Promising cancer treatment awaits approval


Courtesy of Shutterstock

New cancer treatments known as chimeric antigen receptor (CAR) T cell therapy are awaiting approval from the Centers for Medicare and Medicated Services (CMS) to be financially covered for outpatients in cancer centers or clinics.

CAR-T trials for inpatients in hospitals have already been FDA approved and produced promising results.

CAR-T works by removing a patient’s white blood cells, thereby reducing the overall immune system, and shipping the blood cells across the country to be altered for two to three weeks using a specific antigen that will increase the cells’ fighting capabilities. The blood cells are then returned to their original location and inserted back into the patient’s body, where the cells are now strong enough to tackle the cancer cells.

CAR-T products have been currently approved for cancer forms such as acute lymphoblastic leukemia and diffuse large b-cell lymphoma, with the hopes to be approved to handle more diseases in the future.

The problem right now is that patients using the CAR-T therapy are forced to be hospitalized for a month, due to potential complications that can occur soon after being tested from altering the body’s insurgents.

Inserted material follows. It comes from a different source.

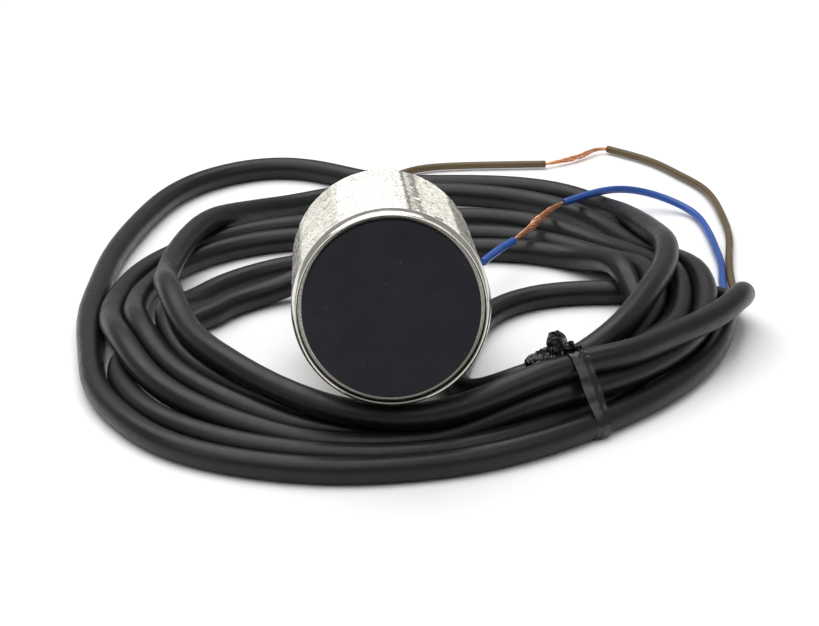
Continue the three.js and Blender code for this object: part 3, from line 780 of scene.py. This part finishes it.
for name, material in {
        "front_oring": RUBBER, "rear_oring": RUBBER,
        "ferrite_core": FERRITE, "coil_bobbin": BOBBIN, "coil_winding": COPPER,
        "coil_lead_left": COPPER, "coil_lead_right": COPPER, "circuit_board": BOARD,
        "oscillator_ic": CHIP, "output_thyristor": CHIP, "bridge_rectifier": CHIP,
        "trim_resistor": TRIMMER, "smoothing_capacitor": CAN, "status_led": LED,
        "chip_resistor_1": CERAMIC, "chip_resistor_2": CERAMIC, "chip_resistor_3": CERAMIC,
        "chip_resistor_4": CERAMIC, "potting_plug": RESIN, "cable_clamp": STEEL,
        "inner_wire_brown": BROWN, "inner_wire_blue": BLUE}.items():
    node = frame["nodes"][name]
    node.data.materials.clear()
    node.data.materials.append(material)


# ---- floor and light ----------------------------------------------------------------------
def add_floor():
    n = Nodes("floor")
    n.set(Base_Color=n.ramp(n.noise(8, 2), [(0.3, 0.86), (0.7, 0.88)]), Roughness=0.6)
    mesh = bpy.data.meshes.new("floor")
    size = 6.0               # metres from the origin to the floor's edge
    mesh.from_pydata([(-size, -size, 0), (size, -size, 0), (size, size, 0), (-size, size, 0)],
                     [], [(0, 1, 2, 3)])
    mesh.materials.append(n.material)
    floor = bpy.data.objects.new("floor", mesh)
    bpy.context.collection.objects.link(floor)


def add_light(name, place, target, size, power, colour=(1, 1, 1)):
    data = bpy.data.lights.new(name, "AREA")
    data.shape = "RECTANGLE"
    data.size, data.size_y = size
    data.energy = power
    data.color = colour
    light = bpy.data.objects.new(name, data)
    light.location = place
    direction = Vector(target) - Vector(place)
    light.rotation_euler = direction.to_track_quat("-Z", "Y").to_euler()
    bpy.context.collection.objects.link(light)


def add_world():
    world = bpy.data.worlds.new("studio")
    world.use_nodes = True
    background = world.node_tree.nodes["Background"]
    background.inputs["Color"].default_value = (1, 0.995, 0.98, 1)
    background.inputs["Strength"].default_value = 0.34
    bpy.context.scene.world = world


add_floor()
add_world()
# Four soft boxes overhead: the gap between the main and the right one leaves a thin
# dark line along the barrel's bright top.
add_light("back", (-0.25, 0.45, 1.0), (-0.25, 0.2, 0), (1.4, 1.2), 12.5)
add_light("main", (-0.21, -0.5, 1.0), (-0.21, -0.5, 0), (0.86, 0.9), 4.5, (0.94, 0.95, 1))
add_light("right", (0.84, -0.5, 1.0), (0.84, -0.5, 0), (0.86, 0.9), 2.6)
add_light("left", (-1.15, -0.5, 0.9), (-0.6, -0.4, 0), (0.8, 0.9), 2.2)
bpy.context.scene.view_settings.view_transform = "Standard"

Shaker Dakhil of the Cancer Center of Kansas aspires to correct that problem by conducting tests for a new version of CAR-T for distribution to clinicals nationwide, in which the new treatment can delay the complications by seven to ten days without requiring any hospitalization.

Dakhil wrote an opinion article published in “Kansas Business Daily” calling for government programs such as CMS to approve this new form for outpatients.

“[CMS] are contemplating in their decision that if they are going to cover it, they’re only going to cover it as an inpatient, and we feel like that is unfair for centers like ours,” Dakhil said. “Why do we have to put the patient in the hospital to give them the product if he can sleep in his own bed?”

Dakhil has already opened trials of this new form of CAR-T at the Cancer Center of Kansas. He stated how patients can be approved for the treatment after failing two prior therapies, and because of this, the cancer center has yet to officially start trials on any patient.

Dakhil believes one of the reasons for why Medicare services have not already approved the treatment for outpatients is that the organization does not yet fully understand the benefits of CAR-T outside of hospitals. Some hospitals, however, are refusing implementing CAR-T because of its cost of half a million dollars and that it eliminates the responsibilities of many physicians, in which those physicians will not be paid enough in the eyes of hospital administrators.

“I think the step of covering it as an inpatient is good, but what we’re saying in our op-ed that it is not good enough,” Dakhil said. “If the product is safe to be given in the office, why shouldn’t it be covered the same way?”

Dakhil also mentioned that Medicare already approved a treatment for outpatients for prostate known as Provenge that works nearly identical to CAR-T — by removing a patient’s white blood cells for alteration and then injected back into the body as a stronger form.

Dakhil wrote in his opinion article the dangers of not approving the treatment for outpatients, such as placing cancer patients in environments far away from their family and friends and overall limiting the access to stronger treatment options for Americans.

Dakhil also stated in his article that, “over 80 percent of cancer patients are currently treated in the community setting.”

“It’s safe, it should be like any other treatment,” Dakhil said.